Священник тихо сказал жене:
— Принеси топор.
Она принялась его отговаривать:
— Не надо, не надо.
Попыталась взять у него крест, но он вырвал крест из ее рук:
— Неси, неси… Разве в этом Бог?
— Я не буду — сам, если хочешь…
— Да, да, сам, сам.
Женщина принесла топор.
— Не гляди, — сказал он.
Положил крест на пол фигуркой вниз и начал рубить его топором. Она в ужасе наблюдала.
Потом бережно сложила обломки креста в ту же самую коробку, проверив, не осталось ли частиц золота на лезвии топора. А священник отправился доить коз.
Магазины Торгсина открывались в десять утра.

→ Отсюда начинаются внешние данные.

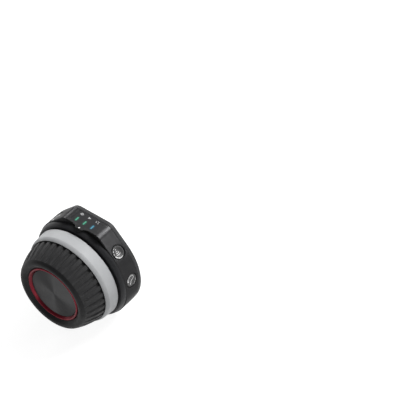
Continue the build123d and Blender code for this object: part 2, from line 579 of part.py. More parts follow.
def wheel_hub():
    """Web and rim that carry the marking ring, with magnet pockets, a key and the stop pin's hole."""
    hub = turned(
        (SHAFT_BORE_R, WEB_FRONT), (RIM_IN, WEB_FRONT), (RIM_IN, RIM_FRONT), (RIM_R, RIM_FRONT),
        (RIM_R, FLANGE_FRONT), (FLANGE_R, FLANGE_FRONT), (FLANGE_R, FLANGE_REAR), (RIM_IN, FLANGE_REAR),
        (RIM_IN, WEB_REAR), (SHAFT_BORE_R, WEB_REAR),
    )
    hub -= [magnet(a) for a in MAGNET_ANGLES]
    hub -= rod(STOP_PIN_R, WEB_FRONT - 1, WEB_REAR + 1, 0, STOP_RADIUS)
    hub -= [rod(SMALL_SCREW_R, WEB_FRONT - 1, WEB_REAR + 1, *polar(HUB_SCREW_R, a)) for a in HUB_SCREW_ANGLES]
    knob_holes = [polar(KNOB_SCREW_R, a) for a in KNOB_SCREW_ANGLES]
    hub -= [rod(KNOB_THREAD_R, WEB_FRONT - 1, KNOB_SCREW_TIP, x, z) for x, z in knob_holes]
    return hub + block(-KEY_HALF, KEY_HALF, -KEY_LENGTH, FLANGE_FRONT, -KEY_R, 1 - RIM_R)


def magnet(angle):
    """One magnet let into the hub's rim from outside."""
    return facing(angle, RIM_R - 0.05 - MAGNET_T / 2, MAGNET_Y) * Cylinder(MAGNET_R, MAGNET_T)


def marking_ring():
    """White ring that slides on over the knob: a slightly conical band, a bevelled lip and a keyway."""
    edge = RING_EDGE
    band = Polyline(
        (RING_BORE, RING_REAR), (RING_R - edge, RING_REAR), (RING_R, RING_REAR - edge),
        (RING_BEVEL_R, RING_BEVEL),
    )
    middle = ((RING_BEVEL_R + RING_LIP_R) / 2 + RING_LIP_BULGE, (RING_BEVEL + RING_FRONT) / 2)
    lip = ThreePointArc((RING_BEVEL_R, RING_BEVEL), middle, (RING_LIP_R, RING_FRONT))
    front = Polyline((RING_LIP_R, RING_FRONT), (RING_BORE, RING_FRONT), (RING_BORE, RING_REAR))
    body = revolve(make_face(band + lip + front), Axis.Y) - keeper_band(RING_BORE)
    half = KEY_HALF + KEY_ROOM
    return body - block(-half, half, -KEY_LENGTH - 2 * KEY_ROOM, 0, -KEY_R - KEY_ROOM, 1 - RING_BORE)


def keeper_band(inner):
    """Steel band in the marking ring that the magnets hold."""
    return ring(RING_BORE + KEEPER_T, inner, KEEPER_Y0, KEEPER_Y1)


def grip_sleeve():
    """Rubber sleeve on the barrel curve; each flute is cut by a ring whose inside follows the flute's floor."""
    blank = revolve(make_face(
        barrel_arc(SLEEVE_REAR, SLEEVE_FRONT, 0)
        + Line((barrel(SLEEVE_FRONT), SLEEVE_FRONT), (barrel(SLEEVE_FRONT, SLEEVE_T), SLEEVE_FRONT))
        + barrel_arc(SLEEVE_FRONT, SLEEVE_REAR, SLEEVE_T)
        + Line((barrel(SLEEVE_REAR, SLEEVE_T), SLEEVE_REAR), (barrel(SLEEVE_REAR), SLEEVE_REAR))
    ), Axis.Y)
    centre_r, centre_y, size = barrel_circle(FLUTE_DEPTHS)
    whole = Pos(0, centre_y, centre_r) * Rot(0, 90, 0) * Torus(size + FLUTE_R, FLUTE_R)
    reach, top = 2 * FLUTE_R, BARREL_REAR_R + 2 * FLUTE_R
    cutter = whole & block(-FLUTE_R, FLUTE_R, SLEEVE_FRONT - reach, SLEEVE_REAR + reach, 0, top)
    return blank - [Rot(0, 360 * k / FLUTES, 0) * cutter for k in range(FLUTES)]


def knob_core():
    """Hollow knob body under the sleeve, with three screw posts."""
    rear, front, seat_r = SLEEVE_REAR, CORE_FRONT, DISC_R + 0.05
    skin = barrel_arc(rear, front, SLEEVE_T)
    inside = barrel_arc(CORE_BACK_WALL, SKIRT_FRONT, SLEEVE_T + CORE_T)
    face = Polyline(
        skin @ 1, (seat_r, front), (seat_r, DISC_REAR), (0, DISC_REAR), (0, CORE_BACK_WALL), inside @ 0,
    )
    skirt_in = barrel(SKIRT_FRONT, SLEEVE_T + CORE_T)
    skirt = Polyline(inside @ 1, (skirt_in, RIM_FRONT), (SKIRT_R, RIM_FRONT), (SKIRT_R, rear), skin @ 0)
    core = revolve(make_face(skin + face + inside + skirt), Axis.Y)
    places = [polar(KNOB_SCREW_R, a) for a in KNOB_SCREW_ANGLES]
    core += [rod(KNOB_POST_R, CORE_BACK_WALL - 0.2, WEB_FRONT, x, z) for x, z in places]
    core -= [rod(KNOB_THREAD_R + 0.05, CORE_FRONT, WEB_FRONT + 1, x, z) for x, z in places]
    return core - [rod(KNOB_HEAD_R + 0.2, DISC_REAR, DISC_REAR + 2.2, x, z) for x, z in places]


def front_bezel():
    """Smooth front rim of the knob: it slopes up from the red ring to a soft crest and rolls over outside."""
    slope = Line(*BEZEL_SLOPE)
    crest = TangentArc(BEZEL_SLOPE[1], BEZEL_NOSE, tangent=slope % 1)
    nose = TangentArc(BEZEL_NOSE, (barrel(BEZEL_REAR), BEZEL_REAR), tangent=crest % 1)
    back = Polyline(nose @ 1, *BEZEL_TENON, (BEZEL_BORE, CORE_FRONT), BEZEL_SLOPE[0])
    return revolve(make_face(slope + crest + nose + back), Axis.Y)


def red_trim_ring():
    """Raised red ring between the bezel and the cap."""
    inner, outer = DISC_R + TRIM_GAP, BEZEL_BORE - TRIM_GAP / 2
    crest = ThreePointArc((outer, TRIM_SHOULDER), (outer - TRIM_ROLL / 3, TRIM_CREST + TRIM_ROLL / 3),
                          (outer - TRIM_ROLL, TRIM_CREST))
    face = Polyline(
        crest @ 1, (inner + TRIM_ROLL, TRIM_CREST + TRIM_FALL), (inner, DISC_FRONT), (inner, CORE_FRONT),
        (outer, CORE_FRONT), crest @ 0,
    )
    return revolve(make_face(crest + face), Axis.Y)


def cap_disc():
    """Spun metal cap, very slightly dished, with a rolled edge and a centre pip."""
    return turned(
        (0, DISC_REAR), (DISC_R, DISC_REAR), (DISC_R, DISC_FRONT + DISC_EDGE), (DISC_R - DISC_EDGE, DISC_FRONT),
        (PIP_R, DISC_FRONT + DISC_DISH), (0, DISC_FRONT + 2 * DISC_DISH),
    )


def shaft_circlip():
    """Open retaining ring in the shaft's groove."""
    gap = block(-CLIP_GAP_HALF, CLIP_GAP_HALF, CLIP_Y0 - 1, CLIP_Y1 + 1, -SHAFT_FLANGE_R, 0)
    return ring(CLIP_OUT, CLIP_IN, CLIP_Y0, CLIP_Y1) - gap


# ---- pieces: node name to a solid, or to a list of separate solids ----
def housing_pieces():
    stop_block, stop_pads = stop_pieces()
    port_shell, port_tongue = charge_port()
    floor = CASE_FRONT + WALL
    pieces = {
        "body_casing": body_casing(),
        "front_collar": front_collar(),
        "index_dot": dot(),
        "rear_cover": rear_cover(),
        "cover_gasket": gasket_loop(),
        "cover_screws": [
            countersunk(SMALL_SCREW_R, SMALL_HEAD_R, COVER_REAR, SCREW_TIP, *polar(COVER_SCREW_R, a))
            for a in COVER_SCREW_ANGLES
        ],
        "collar_screws": [
            countersunk(SMALL_SCREW_R, SMALL_HEAD_R, floor, COLLAR_SCREW_TIP, *polar(COLLAR_SCREW_R, a))
            for a in COLLAR_SCREW_ANGLES
        ],
        "status_window": window_panel(0.05, WINDOW_FLOOR, WINDOW_TOP)
        - [light_bar(i, WINDOW_FLOOR - 1, CASE_TOP) for i in LIGHT_PLACES.values()],
        "status_board": block(-STATUS_BOARD_HALF, STATUS_BOARD_HALF, floor, STATUS_BOARD_REAR,
                              STATUS_BOARD_Z - STATUS_BOARD_T, STATUS_BOARD_Z),
        "status_leds": [status_led(i) for i in LIGHT_PLACES.values()],
        "main_board": main_board(),
        "encoder_chip": block(-ENCODER_HALF, ENCODER_HALF, BOARD_FRONT - ENCODER_T, BOARD_FRONT,
                              -ENCODER_HALF, ENCODER_HALF),
        "radio_module": block(*RADIO_BOX[:2], BOARD_FRONT - RADIO_T, BOARD_FRONT, *RADIO_BOX[2:]),
        "board_screws": [board_screw(x, z) for x, z in BOARD_POSTS],
        "battery_lower": block(*CELL_LOWER[:2], CELL_FRONT, CELL_REAR, *CELL_LOWER[2:]),
        "battery_left": block(*CELL_LEFT[:2], CELL_FRONT, CELL_REAR, *CELL_LEFT[2:]),
        "display_module": display_module(),
        "display_window": display_window(),
        "charge_port_shell": port_shell,
        "charge_port_tongue": port_tongue,
        "mount_insert": mount_insert(),
        "stop_block": stop_block,
        "stop_pads": stop_pads,
        "damping_ring": ring(*DAMPER_RADII, WEB_REAR + DAMPER_GAP, COLLAR_FRONT),
        "tact_switches": [facing(a) * switch_body() for a in BUTTON_ANGLES.values()],
        "switch_boards": [facing(a) * switch_board() for a in BUTTON_ANGLES.values()],
    }
    for name, place in LIGHT_PLACES.items():
        pieces[f"status_light_{name}"] = light_bar(place, STATUS_BOARD_Z + LED_H, WINDOW_TOP)
    return pieces


def wheel_pieces():
    return {
        "wheel_shaft": wheel_shaft(),
        "bearing_spacer": ring(SPACER_R, SHAFT_R, FRONT_BEARING_Y + BEARING_W, REAR_BEARING_Y),
        "bearing_shim": ring(SHIM_R, SHAFT_R, REAR_BEARING_Y + BEARING_W, CLIP_Y0),
        "shaft_circlip": shaft_circlip(),
        "encoder_magnet": ring(SHAFT_BORE_R, 0, ENCODER_Y0, ENCODER_Y1),
        "wheel_hub": wheel_hub(),
        "hub_screws": [
            cheese(SMALL_SCREW_R, HUB_HEAD_R, WEB_FRONT - HUB_HEAD_H, HUB_HEAD_H, HUB_SCREW_TIP,
                   *polar(HUB_SCREW_R, a))
            for a in HUB_SCREW_ANGLES
        ],
        "stop_pin": rod(STOP_PIN_R, WEB_FRONT, GROOVE_FLOOR - 0.5, 0, STOP_RADIUS),
        "ring_magnets": [magnet(a) for a in MAGNET_ANGLES],
        "knob_core": knob_core(),
        "knob_screws": [
            cheese(KNOB_THREAD_R, KNOB_HEAD_R, DISC_REAR + 0.3, KNOB_HEAD_H, KNOB_SCREW_TIP,
                   *polar(KNOB_SCREW_R, a))
            for a in KNOB_SCREW_ANGLES
        ],
        "grip_sleeve": grip_sleeve(),
        "front_bezel": front_bezel(),
        "red_trim_ring": red_trim_ring(),
        "cap_disc": cap_disc(),
        "marking_ring": marking_ring(),
        "ring_keeper_band": keeper_band(RING_BORE + 0.05),
    }


def bearing_pieces():
    pieces = {}
    for name, y in (("front", FRONT_BEARING_Y), ("rear", REAR_BEARING_Y)):
        outer, inner, balls = bearing(y)
        pieces[f"{name}_bearing_outer_race"] = outer
        pieces[f"{name}_bearing_inner_race"] = inner
        pieces[f"{name}_bearing_balls"] = balls
    return pieces


def button_pieces():
    pieces = {}
    for name, angle in BUTTON_ANGLES.items():
        pieces[f"{name}_button_cap"] = facing(angle) * button_cap()
        pieces[f"{name}_switch_plunger"] = facing(angle) * switch_plunger()
    return pieces


for pieces in (housing_pieces(), wheel_pieces(), bearing_pieces(), button_pieces()):
    for name, shape in pieces.items():
        solids = shape if isinstance(shape, list) else shape.solids()
        placed = Compound(children=[STAND * s for s in solids]) if len(solids) > 1 else STAND * solids[0]
        export_step(placed, f"parts/{name}.step")
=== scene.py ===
"""Looks of the follow focus hand wheel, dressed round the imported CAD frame.

Places on the wheel are in mm from its axis, and the knob faces -Y. Blender's own units are metres.
"""
import json
import math

import bmesh
import bpy
from mathutils import Matrix, Vector


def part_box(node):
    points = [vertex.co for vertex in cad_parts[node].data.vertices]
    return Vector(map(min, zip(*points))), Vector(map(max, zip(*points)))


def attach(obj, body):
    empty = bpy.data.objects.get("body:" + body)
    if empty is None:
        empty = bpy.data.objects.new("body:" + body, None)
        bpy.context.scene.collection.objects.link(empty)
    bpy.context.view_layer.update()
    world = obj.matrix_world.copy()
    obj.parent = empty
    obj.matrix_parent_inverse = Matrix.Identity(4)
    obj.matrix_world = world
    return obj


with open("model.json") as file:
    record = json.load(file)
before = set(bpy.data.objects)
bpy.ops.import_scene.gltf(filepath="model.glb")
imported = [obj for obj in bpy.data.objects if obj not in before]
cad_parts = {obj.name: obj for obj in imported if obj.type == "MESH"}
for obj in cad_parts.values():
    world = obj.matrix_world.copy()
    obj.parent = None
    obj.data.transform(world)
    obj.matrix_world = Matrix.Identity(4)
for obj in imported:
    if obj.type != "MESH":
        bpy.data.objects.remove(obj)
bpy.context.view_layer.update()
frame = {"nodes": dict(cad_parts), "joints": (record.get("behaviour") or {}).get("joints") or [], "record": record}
MM = 0.001

# ---- places from the frame ----
JOINTS = {joint["name"]: joint for joint in frame["joints"]}
MOUNTS = {mount["name"]: mount for mount in frame["record"]["mounts"]}
AXIS = Vector(JOINTS["wheel_turn"]["pos_m"])


def at(x, y, z):
    """A point given in mm from the wheel's axis."""
    return AXIS + Vector((x, y, z)) * MM


def middle_of(node):
    """The middle of a CAD node's box."""
    low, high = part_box(node)
    return (low + high) / 2


# ---- shader nodes ----
def feed(tree, socket, value):
    """Sets an input socket to a value, or links another node's output to it."""
    if isinstance(value, bpy.types.NodeSocket):
        tree.links.new(value, socket)
    else:
        socket.default_value = value


def add_node(tree, kind, **words):
    """A new node. Lower case words are its settings, and capitalised ones its input sockets."""
    node = tree.nodes.new(kind)
    for word, value in words.items():
        if word.islower():
            setattr(node, word, value)
        else:
            feed(tree, node.inputs[word.replace("_", " ")], value)
    return node


def add_math(tree, operation, *values):
    """The result of an operation on values and other nodes' outputs, kept between 0 and 1."""
    node = add_node(tree, "ShaderNodeMath", operation=operation, use_clamp=True)
    for socket, value in zip(node.inputs, values):
        feed(tree, socket, value)
    return node.outputs["Value"]


def rgba(color):
    """A shader's colour, from three levels or from one."""
    levels = color if isinstance(color, tuple) else (color,) * 3
    return (*levels, 1.0)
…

Читатель рассказа может спросить: почему надо было разрубить крест? Почему нельзя было его продать целиком и на вырученные деньги купить еду? Дело, видимо, в том, что в магазинах Торгсина невозможно было получить деньги в обмен на драгоценности. Можно было только приобрести товары или продукты. А покупку еды надо было растянуть. Вот священник и решил, что крест лучше сдавать по частям, чем целиком.
Но священник — даже обновленческий, «прогрессивный» — не мог не понимать, что совершает акт святотатства. И это самое страшное во всей сцене. Он уничтожает самое святое, что оставалось от его прежней жизни, делает это демонстративно, на глазах жены.
То, что у этого поступка был несомненный символический смысл, было понятно сыну, ставшему атеистом. Иначе он не написал бы рассказ «Крест». Вероятно, сын увидел в этом окончательное крушение религиозных идеалов отца и подтверждение того, что Бога нет.